Nicola Packer, 44, is on trial at Isleworth crown court accused of administering poison with intent to procure a miscarriage in November 2020, during the second Covid lockdown.

She obtained the pills after a remote consultation with MSI, a registered provider referred to in court as Marie Stopes, which had been prescribed to her under legislation that allows pills to be sent by post in pregnancies of under 10 weeks’ gestation.

She was arrested at the hospital she attended after delivering a foetus at home. The crown’s case is that Packer did not believe she was less than 10 weeks pregnant when she took the drugs.

The remote prescribing legislation was introduced during the Covid crisis, before being made permanent. Terminations are usually available up to 23 weeks and six days of pregnancy, with no time limits in place in certain circumstances, such as a severe foetal anomaly or if the mother’s life is at risk.

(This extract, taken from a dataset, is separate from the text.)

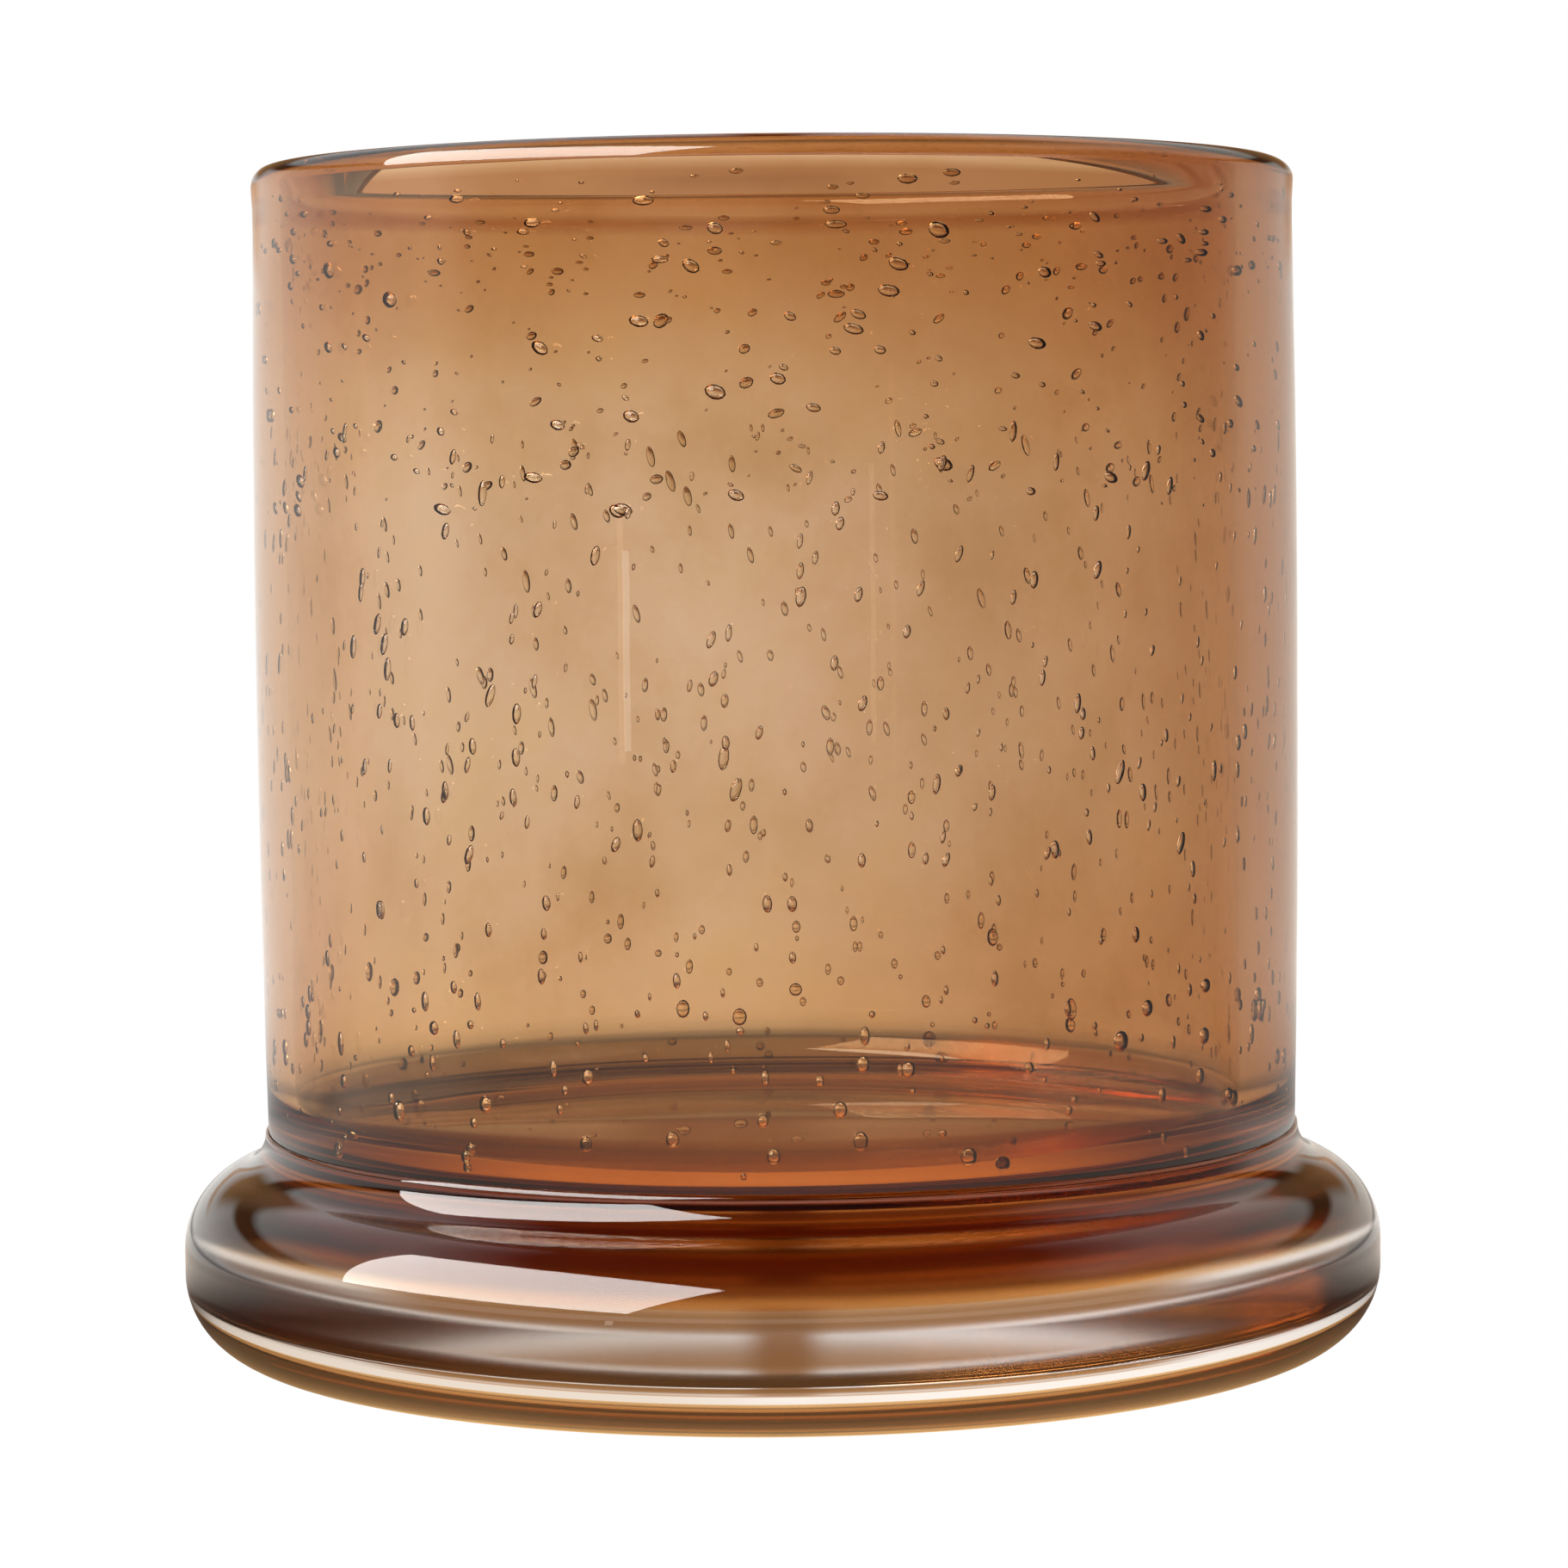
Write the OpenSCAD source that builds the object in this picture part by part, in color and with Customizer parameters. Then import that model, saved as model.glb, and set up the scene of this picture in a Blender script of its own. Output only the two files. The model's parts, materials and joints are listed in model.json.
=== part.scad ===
// Empty candle jar: an amber glass cup fused onto a thick clear glass foot.
// Millimetres, Z up. The table is z = 0 and the jar's outer axis is the Z axis.

/* [Foot] */
// Outer diameter of the foot
foot_d = 120; // [114:1:140]
// Height of the foot's flat top above the table
foot_h = 18.5; // [14:0.5:26]
// Height of the straight band in the middle of the foot's rounded edge
foot_band = 2.5; // [1:0.5:5]
// Radius of the hollow curve that runs from the foot up to the cup
collar_r = 4; // [1:0.25:5]
// Width of the flat lip at the top of that curve
collar_lip = 0.3; // [0.2:0.1:1]

/* [Cup] */
// Height of the rim above the table
jar_h = 117.5; // [70:0.5:160]
// Outer diameter of the cup at the two ends of its wall
cup_d = 103; // [98:0.5:106]
// Growth of the outer radius from the ends of the wall to its middle
barrel = 0.5; // [0.2:0.1:1]
// Inside diameter of the cup
bore_d = 95; // [84:0.5:96]
// How far the inside sits off the outer axis, towards +X
bore_shift = -1; // [-1.2:0.1:1.2]
// Height of the cup's base above the table, sunk into the foot
base_z = 10.5; // [9:0.5:12]
// Height of the middle of the cup's pushed-up bottom above its base
kick_h = 8; // [1:0.5:8]
// Height of the inside floor above the table
floor_z = 21.5; // [21:0.5:28]

/* [Edges] */
// Radius of the outer bottom edge of the cup
heel_r = 2.5; // [1.5:0.25:4]
// Radius of the inside corner between wall and floor
corner_r = 5; // [2:0.5:10]
// Radius of the outer edge of the fire-polished rim
rim_out_r = 1.5; // [0.8:0.1:1.6]
// Radius of the inner edge of the fire-polished rim
rim_in_r = 1.2; // [0.5:0.1:1.3]
// How far the rim swells outside the wall
rim_bead = 0.3; // [0:0.1:0.5]

/* [Hidden] */
$fn = 180;

amber = [0.75, 0.5, 0.27, 0.8];
clear_glass = [0.93, 0.95, 0.94, 0.6];

foot_r = foot_d / 2;
cup_r = cup_d / 2;
bore_r = bore_d / 2;

// The pushed-up bottom is a cap of a ball, inside a flat ring at the edge of the base
KICK_RING = 2;
kick_edge = cup_r - heel_r - KICK_RING;
kick_r = (pow(kick_edge, 2) + pow(kick_h, 2)) / (2 * kick_h);

// The foot's edge is round below and above its straight band
edge_r = (foot_h - foot_band) / 2;
edge_x = foot_r - edge_r;
edge_z = edge_r + foot_band;

// Centre of the collar's hollow curve, which runs smoothly into the foot's upper round
collar_x = cup_r + collar_lip + collar_r;
collar_z = edge_z + sqrt(pow(edge_r + collar_r, 2) - pow(collar_x - edge_x, 2));

// The wall is straight up to just above the foot, then swells evenly in this many short cones
WALL_STEPS = 8;
WALL_START = 2.5;
wall_z0 = foot_h + WALL_START;
wall_z1 = jar_h - rim_out_r;
wall_half = (wall_z1 - wall_z0) / 2;

// Outer radius of the wall at t, which runs from -1 at the foot to 1 at the rim
function wall_r(t) = cup_r + barrel * (1 - t * t);
wall_points = [for (i = [0:WALL_STEPS])
    let (t = 2 * i / WALL_STEPS - 1)
    [wall_r(t), wall_z0 + wall_half * (1 + t)]];

// Cutters run this far past the faces that they open
EPS = 1;

// Solid outline of the cup, as radius across and height up
module cup_outline() {
    difference() {
        translate([0, base_z])
            square([cup_r - heel_r, wall_z0 - base_z]);
        translate([0, base_z + kick_h - kick_r])
            circle(r = kick_r);
    }
    translate([cup_r - heel_r, base_z + heel_r])
        circle(r = heel_r);
    translate([cup_r - 2 * heel_r, base_z + heel_r])
        square([2 * heel_r, wall_z0 - base_z - heel_r]);
    polygon(concat([[0, wall_z0]], wall_points, [[0, wall_z1]]));
    translate([0, wall_z1])
        square([cup_r + rim_bead - rim_out_r, rim_out_r]);
    translate([cup_r + rim_bead - rim_out_r, wall_z1])
        circle(r = rim_out_r);
}

// Outline of the space inside the cup, with its mouth rounded outwards
module bore_outline() {
    mouth_z = jar_h - rim_in_r;
    translate([0, floor_z])
        square([bore_r - corner_r, corner_r]);
    intersection() {
        translate([bore_r - corner_r, floor_z + corner_r])
            circle(r = corner_r);
        translate([0, floor_z])
            square([bore_r, corner_r]);
    }
    translate([0, floor_z + corner_r])
        square([bore_r, jar_h + EPS - floor_z - corner_r]);
    difference() {
        translate([0, mouth_z])
            square([bore_r + rim_in_r, rim_in_r + EPS]);
        translate([bore_r + rim_in_r, mouth_z])
            circle(r = rim_in_r);
    }
}

// Outline of the foot: a flat disc with a round edge and the collar around the cup
module foot_outline() {
    square([edge_x, foot_h]);
    translate([0, edge_r])
        square([foot_r, foot_band]);
    for (z = [edge_r, edge_z])
        translate([edge_x, z])
            circle(r = edge_r);
    difference() {
        translate([cup_r - heel_r, edge_z])
            square([collar_x - cup_r + heel_r, collar_z - edge_z]);
        translate([collar_x, collar_z])
            circle(r = collar_r);
    }
}

module cup() {
    color(amber)
        difference() {
            rotate_extrude()
                cup_outline();
            translate([bore_shift, 0, 0])
                rotate_extrude()
                    bore_outline();
        }
}

module foot() {
    color(clear_glass)
        rotate_extrude()
            difference() {
                foot_outline();
                cup_outline();
            }
}

cup();
foot();
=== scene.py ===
"""Looks of the empty candle jar: a seeded amber glass cup fused onto a thick clear glass foot.

Every length is in metres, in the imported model's own frame: +Z up, the table at z = 0.
"""

import json
import math
import random

import bmesh
import bpy
import numpy as np
from mathutils import Euler, Matrix, Vector, noise


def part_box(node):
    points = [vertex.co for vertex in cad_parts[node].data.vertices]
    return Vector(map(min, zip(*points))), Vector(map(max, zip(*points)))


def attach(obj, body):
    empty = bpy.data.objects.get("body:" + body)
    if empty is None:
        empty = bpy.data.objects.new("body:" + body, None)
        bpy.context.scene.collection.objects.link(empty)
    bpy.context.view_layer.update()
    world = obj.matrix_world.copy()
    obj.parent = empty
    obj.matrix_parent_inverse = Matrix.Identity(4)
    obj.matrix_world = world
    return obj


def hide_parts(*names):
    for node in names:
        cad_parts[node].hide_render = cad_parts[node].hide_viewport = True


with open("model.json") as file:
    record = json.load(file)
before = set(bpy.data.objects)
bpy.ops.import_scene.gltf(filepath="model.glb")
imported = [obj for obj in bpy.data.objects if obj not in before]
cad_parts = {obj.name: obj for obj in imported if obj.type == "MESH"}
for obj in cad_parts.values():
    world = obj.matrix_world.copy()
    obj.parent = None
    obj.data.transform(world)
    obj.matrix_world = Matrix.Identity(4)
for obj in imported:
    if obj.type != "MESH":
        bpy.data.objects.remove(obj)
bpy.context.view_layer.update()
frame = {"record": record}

MM = 0.001

# ---------------------------------------------------------------- sizes

cup_low, cup_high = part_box("cup")
foot_low, foot_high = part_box("foot")
mounts = {m["name"]: m for m in frame["record"]["mounts"]}

BASE_Z = cup_low.z
RIM_Z = cup_high.z
WAIST_R = cup_high.x
WELL_R = mounts["candle_well"]["dims"]["r_mm"] * MM
WELL_X = mounts["candle_well"]["pos_m"][0]
FLOOR_Z = mounts["well_floor"]["pos_m"][2]
FOOT_R = foot_high.x
COLLAR_Z = foot_high.z

# Shape of the glass that the frame doesn't give
FOOT_TOP = 18.5 * MM
FOOT_BAND = 2.5 * MM
COLLAR_LIP = 0.3 * MM
COLLAR_R = 4.0 * MM
HEEL_R = 2.5 * MM
CORNER_R = 5.0 * MM
KICK_H = 8.0 * MM
KICK_RING = 2.0 * MM
WALL_START = FOOT_TOP + 2.5 * MM
WALL_SWELL = 0.5 * MM
RIM_SWELL = 0.3 * MM
RIM_SWELL_H = 3.0 * MM
RIM_ROUND = 2.0 * MM

# The foot's seat stands this far off the cup, so that the two never share a face
FUSED_GAP = 0.04 * MM

# Rings of the lathed meshes, and how far out each ring of a flat or domed face is
SEGMENTS = 192
WALL_RINGS = 44
ARC_RINGS = 10
KICK_STEPS = (0.12, 0.25, 0.37, 0.48, 0.58, 0.67, 0.75, 0.83, 0.9, 0.96, 1.0)
FLOOR_STEPS = (0.9, 0.75, 0.5, 0.25)

# Swells of the blown wall: how deep, how fast they change, and the part near the axis without any
BLOWN_DEPTH = 0.06 * MM
BLOWN_START = 3.0
BROAD_SWELLS = (1.6, 45)
FINE_SWELLS = (4.0, 170)
FINE_SHARE = 0.25
CALM_R = 5 * MM

# ---------------------------------------------------------------- profiles


def arc(cx, cz, radius, start, end, steps):
    """Points of an arc as (radius across, height), with angles in degrees from +X towards +Z."""
    angles = [math.radians(start + (end - start) * i / steps) for i in range(steps + 1)]
    return [(cx + radius * math.cos(a), cz + radius * math.sin(a)) for a in angles]


def outer_r(z):
    """Outer radius of the cup's wall at height z: a slight barrel with a bead at the rim."""
    low, high = WALL_START, RIM_Z - RIM_ROUND
    t = 2 * (z - low) / (high - low) - 1
    bead = math.exp(-(((RIM_Z - z) / RIM_SWELL_H) ** 2))
    return WAIST_R - WALL_SWELL * min(t * t, 1.0) + RIM_SWELL * bead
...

Giving evidence via video link, the witness, who cannot be named, said that Packer, whom she said she had been friends with for years, had come to stay with her and her husband during lockdown.

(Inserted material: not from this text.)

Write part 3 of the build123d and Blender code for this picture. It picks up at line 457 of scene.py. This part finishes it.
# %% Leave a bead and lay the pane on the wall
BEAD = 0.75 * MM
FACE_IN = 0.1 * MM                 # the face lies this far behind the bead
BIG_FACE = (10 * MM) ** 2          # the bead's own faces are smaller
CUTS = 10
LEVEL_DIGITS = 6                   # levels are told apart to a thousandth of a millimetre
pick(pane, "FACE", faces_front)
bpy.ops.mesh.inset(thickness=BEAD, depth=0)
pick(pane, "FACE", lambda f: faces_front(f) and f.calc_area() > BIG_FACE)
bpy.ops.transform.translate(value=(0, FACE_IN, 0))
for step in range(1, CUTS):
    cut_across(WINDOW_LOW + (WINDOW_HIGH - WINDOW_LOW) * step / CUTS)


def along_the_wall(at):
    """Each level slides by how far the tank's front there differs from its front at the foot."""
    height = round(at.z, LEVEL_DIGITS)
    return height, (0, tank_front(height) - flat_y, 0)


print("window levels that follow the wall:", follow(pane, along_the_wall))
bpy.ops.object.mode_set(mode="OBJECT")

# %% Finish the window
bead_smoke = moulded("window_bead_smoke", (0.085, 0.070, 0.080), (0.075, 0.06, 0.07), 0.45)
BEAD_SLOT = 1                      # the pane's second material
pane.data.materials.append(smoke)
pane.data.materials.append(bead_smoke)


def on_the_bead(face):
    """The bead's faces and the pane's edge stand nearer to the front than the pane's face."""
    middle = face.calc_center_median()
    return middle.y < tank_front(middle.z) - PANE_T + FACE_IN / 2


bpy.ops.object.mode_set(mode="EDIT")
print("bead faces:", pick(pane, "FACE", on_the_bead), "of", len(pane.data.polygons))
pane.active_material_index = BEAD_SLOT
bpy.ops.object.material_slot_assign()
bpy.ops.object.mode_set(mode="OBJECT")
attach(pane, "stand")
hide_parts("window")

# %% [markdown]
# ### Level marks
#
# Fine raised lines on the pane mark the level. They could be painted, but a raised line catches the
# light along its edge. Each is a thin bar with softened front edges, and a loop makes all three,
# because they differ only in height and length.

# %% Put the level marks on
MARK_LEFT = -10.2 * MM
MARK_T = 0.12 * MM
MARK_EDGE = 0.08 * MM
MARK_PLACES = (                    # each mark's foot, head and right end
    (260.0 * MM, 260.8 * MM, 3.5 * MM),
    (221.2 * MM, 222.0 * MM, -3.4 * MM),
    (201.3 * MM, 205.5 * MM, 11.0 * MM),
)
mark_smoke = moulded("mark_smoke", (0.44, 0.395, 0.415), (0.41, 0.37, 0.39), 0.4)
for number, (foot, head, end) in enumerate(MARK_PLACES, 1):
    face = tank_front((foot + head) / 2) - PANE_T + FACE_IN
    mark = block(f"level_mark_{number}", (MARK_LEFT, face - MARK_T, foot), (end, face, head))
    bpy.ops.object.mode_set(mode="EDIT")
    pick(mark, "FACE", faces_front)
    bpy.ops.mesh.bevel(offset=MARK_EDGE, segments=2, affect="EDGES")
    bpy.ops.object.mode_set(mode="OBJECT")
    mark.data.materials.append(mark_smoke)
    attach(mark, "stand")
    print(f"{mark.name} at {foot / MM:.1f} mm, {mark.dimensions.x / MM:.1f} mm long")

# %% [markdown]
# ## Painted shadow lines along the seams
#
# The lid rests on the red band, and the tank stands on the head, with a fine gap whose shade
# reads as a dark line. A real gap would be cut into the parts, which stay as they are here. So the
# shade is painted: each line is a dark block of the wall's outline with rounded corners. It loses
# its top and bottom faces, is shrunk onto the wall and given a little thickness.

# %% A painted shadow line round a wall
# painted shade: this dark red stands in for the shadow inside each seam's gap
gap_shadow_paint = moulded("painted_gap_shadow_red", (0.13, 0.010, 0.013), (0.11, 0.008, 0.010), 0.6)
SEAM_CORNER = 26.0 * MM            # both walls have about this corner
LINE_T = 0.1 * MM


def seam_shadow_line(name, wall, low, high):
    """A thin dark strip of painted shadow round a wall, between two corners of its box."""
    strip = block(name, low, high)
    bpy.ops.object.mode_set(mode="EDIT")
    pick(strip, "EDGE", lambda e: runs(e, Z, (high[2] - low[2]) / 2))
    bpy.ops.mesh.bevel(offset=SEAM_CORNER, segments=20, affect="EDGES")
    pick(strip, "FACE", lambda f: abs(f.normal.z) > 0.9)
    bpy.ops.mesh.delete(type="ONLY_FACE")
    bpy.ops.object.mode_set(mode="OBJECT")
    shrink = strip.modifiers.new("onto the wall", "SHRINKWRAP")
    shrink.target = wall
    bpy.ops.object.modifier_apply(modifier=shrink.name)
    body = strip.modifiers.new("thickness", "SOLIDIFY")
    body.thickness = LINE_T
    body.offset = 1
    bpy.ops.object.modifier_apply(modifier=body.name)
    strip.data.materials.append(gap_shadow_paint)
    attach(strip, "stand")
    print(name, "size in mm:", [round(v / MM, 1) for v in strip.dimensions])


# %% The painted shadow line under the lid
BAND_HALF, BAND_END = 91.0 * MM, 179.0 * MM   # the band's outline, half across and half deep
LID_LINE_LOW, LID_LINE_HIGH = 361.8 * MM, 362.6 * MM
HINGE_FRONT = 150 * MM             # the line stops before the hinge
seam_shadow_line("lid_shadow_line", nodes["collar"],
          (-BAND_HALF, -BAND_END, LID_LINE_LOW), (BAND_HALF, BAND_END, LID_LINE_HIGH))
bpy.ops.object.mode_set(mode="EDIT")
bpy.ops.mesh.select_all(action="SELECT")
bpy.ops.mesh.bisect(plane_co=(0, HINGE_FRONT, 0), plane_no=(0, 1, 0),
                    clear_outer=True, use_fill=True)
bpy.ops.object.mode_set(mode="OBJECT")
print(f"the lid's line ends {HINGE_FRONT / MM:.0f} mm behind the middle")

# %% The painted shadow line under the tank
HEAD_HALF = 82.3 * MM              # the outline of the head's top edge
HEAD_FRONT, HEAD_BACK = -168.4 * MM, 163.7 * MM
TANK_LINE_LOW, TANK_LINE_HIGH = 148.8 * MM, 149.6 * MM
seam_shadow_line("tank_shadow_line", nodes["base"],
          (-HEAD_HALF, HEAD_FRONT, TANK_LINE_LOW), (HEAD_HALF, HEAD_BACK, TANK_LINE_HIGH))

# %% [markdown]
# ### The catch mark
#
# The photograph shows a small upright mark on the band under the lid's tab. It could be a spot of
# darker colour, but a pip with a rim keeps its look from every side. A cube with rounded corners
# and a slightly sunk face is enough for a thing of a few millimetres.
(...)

The jury heard that while staying with the couple – at their home in the UK and when the three travelled abroad together – the friend would regularly see Packer without clothes.

They had spent time in a swimming pool and in hot tubs, the court heard, and were comfortable enough together that Packer would not wear many clothes in the house.

The friend said she would see her “cooking with very little on, or walking round the house with very little on”.

“You were able to see her with no clothes on right up until the end of October 2020,” Fiona Horlick KC, defending Packer, said, addressing the friend.

“There was nothing that ever indicated to you that she was pregnant?” Horlick asked.

“Nothing,” the friend said, “absolutely nothing.” She said she had noticed “no change in dress size. No, nothing.”

The friend also said that Packer had not changed her drinking habits at any point, and described herself, her husband and Packer drinking “a lot” of wine and cocktails together. In October, she said, there was “no change from any other month, really”.

She also told the court that “some time in October” Packer had also “asked to borrow tampons”, later confirming to the court that she had supplied her with these, and said this was around the time they were isolating at home having returned from a trip abroad early that month.

“We had discussions about period pains, had discussions about whether hers were worse than mine, because I was going through menopause,” the friend said. “We had a discussion about that in October, she asked whether I had any tampons.”

Photographs of the defendant, some of which showed her in a state of undress, were also shown to the jury and the witness by the defence.

“I would like to make it crystal clear that it was the defence who chose to show those photographs to the witness,” the judge, Martin Edmunds KC, said. “They did so as part of the defence case, and clearly with the consent of the defendant.”

Also giving evidence, DC Lucy Gallimore told the court that after Packer phoned MSI on 2 November to seek an appointment for a termination, web searches on her phone included “is at home abortion treatment effective up to 12 weeks” and “abortion limit UK”.

She is alleged to have taken the pills, mifepristone and misoprostol, on 6 November.

The trial, which is scheduled to last between five and six weeks, continues.